[RECORDED DATA]:
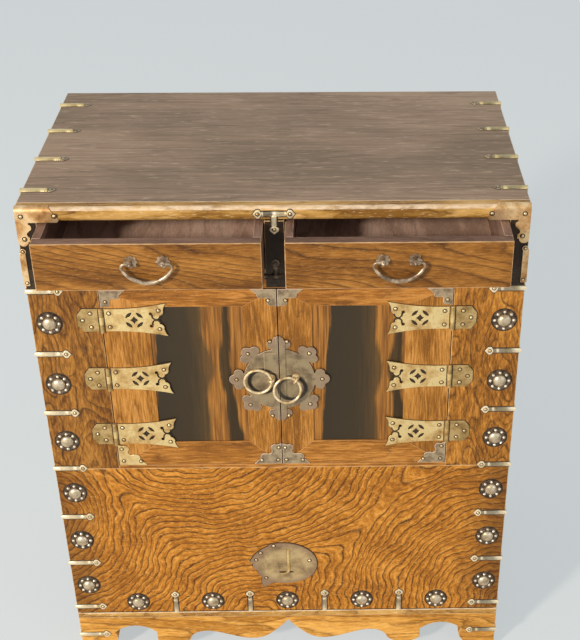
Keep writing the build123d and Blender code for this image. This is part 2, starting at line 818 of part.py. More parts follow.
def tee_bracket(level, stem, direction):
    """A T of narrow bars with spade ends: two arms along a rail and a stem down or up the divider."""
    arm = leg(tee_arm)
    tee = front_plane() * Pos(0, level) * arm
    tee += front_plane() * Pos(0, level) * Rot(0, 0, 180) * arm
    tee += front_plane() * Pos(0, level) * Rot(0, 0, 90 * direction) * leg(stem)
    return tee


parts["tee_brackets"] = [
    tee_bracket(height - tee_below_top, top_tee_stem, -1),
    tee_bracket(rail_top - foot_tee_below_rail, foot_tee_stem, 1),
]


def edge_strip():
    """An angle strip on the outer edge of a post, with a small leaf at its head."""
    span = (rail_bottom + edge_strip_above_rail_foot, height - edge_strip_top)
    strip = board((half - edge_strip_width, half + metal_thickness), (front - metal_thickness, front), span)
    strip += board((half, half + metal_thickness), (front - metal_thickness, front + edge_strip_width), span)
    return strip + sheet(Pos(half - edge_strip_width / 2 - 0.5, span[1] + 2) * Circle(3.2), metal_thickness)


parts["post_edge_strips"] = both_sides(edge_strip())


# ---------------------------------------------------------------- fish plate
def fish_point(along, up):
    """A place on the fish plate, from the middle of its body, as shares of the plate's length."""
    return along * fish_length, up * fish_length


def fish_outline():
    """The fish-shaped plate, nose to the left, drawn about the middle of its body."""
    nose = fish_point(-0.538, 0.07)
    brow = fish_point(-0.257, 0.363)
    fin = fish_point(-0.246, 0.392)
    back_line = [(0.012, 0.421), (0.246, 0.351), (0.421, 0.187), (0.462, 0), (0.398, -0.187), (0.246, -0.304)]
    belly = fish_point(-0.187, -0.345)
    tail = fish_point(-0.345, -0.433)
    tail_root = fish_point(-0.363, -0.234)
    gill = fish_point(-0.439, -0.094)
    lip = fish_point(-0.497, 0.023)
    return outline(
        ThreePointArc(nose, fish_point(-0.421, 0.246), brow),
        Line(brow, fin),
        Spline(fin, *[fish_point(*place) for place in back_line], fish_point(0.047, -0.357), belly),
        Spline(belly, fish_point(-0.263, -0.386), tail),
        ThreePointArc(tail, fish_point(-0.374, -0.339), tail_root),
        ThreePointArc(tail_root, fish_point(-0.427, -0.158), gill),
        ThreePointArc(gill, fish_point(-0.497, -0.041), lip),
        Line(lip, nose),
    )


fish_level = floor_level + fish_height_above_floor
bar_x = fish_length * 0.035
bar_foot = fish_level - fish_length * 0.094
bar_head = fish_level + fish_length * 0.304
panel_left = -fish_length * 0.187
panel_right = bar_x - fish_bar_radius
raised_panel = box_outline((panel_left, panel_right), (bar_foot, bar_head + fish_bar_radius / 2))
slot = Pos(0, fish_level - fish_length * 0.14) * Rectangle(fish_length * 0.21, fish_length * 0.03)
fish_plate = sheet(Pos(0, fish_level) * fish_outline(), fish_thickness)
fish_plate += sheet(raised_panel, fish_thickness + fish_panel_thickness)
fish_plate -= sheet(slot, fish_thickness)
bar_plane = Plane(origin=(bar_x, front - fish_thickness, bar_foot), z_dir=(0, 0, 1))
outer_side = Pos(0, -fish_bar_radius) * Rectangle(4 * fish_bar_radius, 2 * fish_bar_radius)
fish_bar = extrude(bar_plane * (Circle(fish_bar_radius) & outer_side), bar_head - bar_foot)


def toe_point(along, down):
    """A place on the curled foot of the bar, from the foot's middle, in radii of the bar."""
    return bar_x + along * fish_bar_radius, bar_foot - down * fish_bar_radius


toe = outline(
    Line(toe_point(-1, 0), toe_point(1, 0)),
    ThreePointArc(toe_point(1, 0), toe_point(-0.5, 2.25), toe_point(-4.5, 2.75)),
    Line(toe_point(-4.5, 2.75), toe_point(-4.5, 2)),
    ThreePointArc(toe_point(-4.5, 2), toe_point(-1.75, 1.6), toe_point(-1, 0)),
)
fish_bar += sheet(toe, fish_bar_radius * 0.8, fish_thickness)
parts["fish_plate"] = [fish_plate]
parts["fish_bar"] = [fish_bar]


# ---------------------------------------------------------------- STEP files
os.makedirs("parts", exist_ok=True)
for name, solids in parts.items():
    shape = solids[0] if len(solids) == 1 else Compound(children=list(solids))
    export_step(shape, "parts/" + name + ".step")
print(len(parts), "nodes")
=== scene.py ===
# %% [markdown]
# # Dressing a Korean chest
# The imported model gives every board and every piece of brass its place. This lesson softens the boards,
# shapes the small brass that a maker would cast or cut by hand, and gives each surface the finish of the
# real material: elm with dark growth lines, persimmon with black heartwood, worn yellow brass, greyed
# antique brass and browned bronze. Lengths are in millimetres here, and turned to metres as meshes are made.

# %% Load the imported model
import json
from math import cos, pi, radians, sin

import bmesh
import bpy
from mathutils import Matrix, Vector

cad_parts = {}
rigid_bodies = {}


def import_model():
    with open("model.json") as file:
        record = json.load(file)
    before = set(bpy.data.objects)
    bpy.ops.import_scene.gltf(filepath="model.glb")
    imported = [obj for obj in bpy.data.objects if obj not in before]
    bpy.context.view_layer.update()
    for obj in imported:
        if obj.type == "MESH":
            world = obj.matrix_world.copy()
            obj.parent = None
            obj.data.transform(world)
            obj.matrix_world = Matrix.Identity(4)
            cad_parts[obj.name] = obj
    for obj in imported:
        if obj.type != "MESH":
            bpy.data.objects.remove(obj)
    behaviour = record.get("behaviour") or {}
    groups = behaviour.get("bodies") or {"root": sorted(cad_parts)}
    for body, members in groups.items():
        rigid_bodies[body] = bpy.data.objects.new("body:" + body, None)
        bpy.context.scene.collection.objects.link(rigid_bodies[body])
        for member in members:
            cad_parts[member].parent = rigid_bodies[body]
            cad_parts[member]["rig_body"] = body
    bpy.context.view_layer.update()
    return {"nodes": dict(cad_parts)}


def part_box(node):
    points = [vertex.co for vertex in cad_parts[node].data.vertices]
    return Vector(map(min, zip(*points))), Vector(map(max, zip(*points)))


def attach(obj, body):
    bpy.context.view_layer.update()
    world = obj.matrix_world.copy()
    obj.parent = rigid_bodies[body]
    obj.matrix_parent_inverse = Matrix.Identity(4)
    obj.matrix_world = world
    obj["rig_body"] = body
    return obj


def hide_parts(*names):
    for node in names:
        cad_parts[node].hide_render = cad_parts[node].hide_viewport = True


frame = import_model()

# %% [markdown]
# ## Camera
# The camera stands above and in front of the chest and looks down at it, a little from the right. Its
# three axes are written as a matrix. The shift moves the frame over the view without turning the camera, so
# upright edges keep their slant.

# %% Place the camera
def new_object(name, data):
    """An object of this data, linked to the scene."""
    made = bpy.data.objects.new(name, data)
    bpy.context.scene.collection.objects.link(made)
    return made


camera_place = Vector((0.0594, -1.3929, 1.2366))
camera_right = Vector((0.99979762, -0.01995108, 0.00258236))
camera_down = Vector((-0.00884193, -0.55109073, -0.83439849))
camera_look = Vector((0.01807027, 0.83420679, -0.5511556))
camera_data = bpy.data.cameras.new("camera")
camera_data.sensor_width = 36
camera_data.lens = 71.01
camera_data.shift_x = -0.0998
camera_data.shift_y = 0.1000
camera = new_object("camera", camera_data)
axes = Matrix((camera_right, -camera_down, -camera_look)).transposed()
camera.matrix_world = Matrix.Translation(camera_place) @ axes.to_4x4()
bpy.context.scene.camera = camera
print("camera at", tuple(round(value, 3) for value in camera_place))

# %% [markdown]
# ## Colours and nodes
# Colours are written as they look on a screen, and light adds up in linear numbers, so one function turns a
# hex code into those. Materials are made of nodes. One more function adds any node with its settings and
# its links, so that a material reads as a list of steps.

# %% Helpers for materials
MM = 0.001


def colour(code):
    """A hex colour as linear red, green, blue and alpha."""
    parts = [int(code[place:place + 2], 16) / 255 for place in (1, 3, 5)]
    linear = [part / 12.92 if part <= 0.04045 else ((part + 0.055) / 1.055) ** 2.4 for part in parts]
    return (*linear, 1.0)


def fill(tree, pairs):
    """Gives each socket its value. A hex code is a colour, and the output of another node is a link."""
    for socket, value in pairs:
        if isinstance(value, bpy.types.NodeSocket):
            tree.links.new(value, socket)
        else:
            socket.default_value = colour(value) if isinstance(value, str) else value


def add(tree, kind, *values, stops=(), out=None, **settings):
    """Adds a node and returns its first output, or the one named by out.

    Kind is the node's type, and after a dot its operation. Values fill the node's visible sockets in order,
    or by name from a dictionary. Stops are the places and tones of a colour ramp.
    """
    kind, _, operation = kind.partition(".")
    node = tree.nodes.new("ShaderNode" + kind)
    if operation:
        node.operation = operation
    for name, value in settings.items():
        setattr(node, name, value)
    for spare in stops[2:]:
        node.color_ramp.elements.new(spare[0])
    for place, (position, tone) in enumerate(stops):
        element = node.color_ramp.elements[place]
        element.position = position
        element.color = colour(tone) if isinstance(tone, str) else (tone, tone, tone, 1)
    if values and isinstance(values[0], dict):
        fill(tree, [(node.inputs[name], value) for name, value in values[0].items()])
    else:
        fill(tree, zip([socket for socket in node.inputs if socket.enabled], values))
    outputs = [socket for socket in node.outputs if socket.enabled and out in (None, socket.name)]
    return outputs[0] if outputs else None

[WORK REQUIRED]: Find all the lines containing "members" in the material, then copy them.

[ANSWER BELOW]:
    for body, members in groups.items():
        for member in members:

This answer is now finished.